Don't buy anything until you can get a ACCURATE estimate of your loads. Battery bank sizing (and potential longevity) is very dependent on being proper sized. The general rule of thumb is a battery bank should not be routinely drawn down more than ~50%, and ideally more than ~20-30%. Then it should be FULLY recharge within a few days, or it's life will be shortened significantly (and quickly!) The issue is exacerbated by hot battery location. Make sure that any controller/charger comes with a good temperature compensating system.

As for the inverter size, to be most efficient, once again you need to define the loads. An inverter is most efficient when it is more fully loaded. Running a 200 watt load on a 2kw inverter doesn't make much sense.

I think that before you go one step further forward, you take a few steps back. You are at risk of the most expensive aspect of RE, and that is the Ready, Fire, Aim! syndrome. Buying the wrong hardware now, will cost you dearly going forward. I would design your system from the ground up using the expected loads as you guide.

I suggest as a start you read and understand some of the following:http://www.batteryfaq.org/
http://www.windsun.com/Batteries/Battery_FAQ.htm#Lifespan%20of%20Batteries

There are tremendous resources on this site, and some very sharp folks, many on whom have "forgotten" more about this subject that many of us will ever know. This allows folks like you to take advantage of their knowledge without having to reinvent the wheel for each new system.

Good luck, and welcome to the forum,

Tony

Cariboocoot

Re: Charge Controller

"The 6V batteries are usually cheaper". The main reason for that is because companies build and sell a lot more of the "golf cart size" 6V's than they do of 12V's. Nothing wrong with 6V vs. 12V. In fact, as the bank capacity goes up, you're more likely to use multiple 6V than multiple 12V; you end up with simpler wiring configurations and less chance of uneven battery current flow.

I agree with Mike; check carefully which SUN panels you have. There's two different makes with "sun" in their names and some of them are (+) ground which causes some connection difficulties (needs a controller which can take positive ground panels). I can never remember which is which.

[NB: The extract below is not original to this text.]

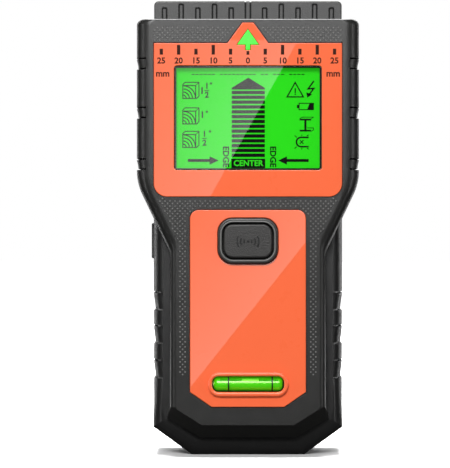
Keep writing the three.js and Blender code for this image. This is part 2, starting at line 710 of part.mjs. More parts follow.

As for inverter size, you really need to know your loads. There's no sense buying too large of an inverter, spending extra money and using up additional 'idle current'. By the same token, nothing is more frustrating than finding out you can't run something because the inverter won't handle it (particularly 'surge' or 'start-up' loads). Don't count on an inverter's surge rating for anything; they are happiest running below 75% of their maximum 'run' rating. Take a look at the choices offered by NAWS to begin with: http://store.solar-electric.com/inverters.html

I also agree with Mike about the need for a back-up power source. Everyone needs back-up power.

We seem to be assuming this is an off-grid application.
Some rough calculations based on your 480 Watts @ 24V panels:
Max array current would probably be under 20 Amps. If your going with a 12V system you'll need an MPPT controller to "down convert" the higher array Voltage. So you'd probably need either the Outback or the Xantrex to handle up to 40 Amps current (could be less due to efficiency losses).
Based on the available maximum charge current, you should be able to handle up to 400 Amp/hrs of battery even with efficiency losses. That's about 200 'usable' Amp/hrs, which means up to 2.4 kW available per day/charge window. Based on that, up to a 2000 Watt inverter should be doable.

Again I stress: rough calculations. No 'fine tuning' involved (i.e. use of specific panel Voltages, calculations of line loss, et cetera).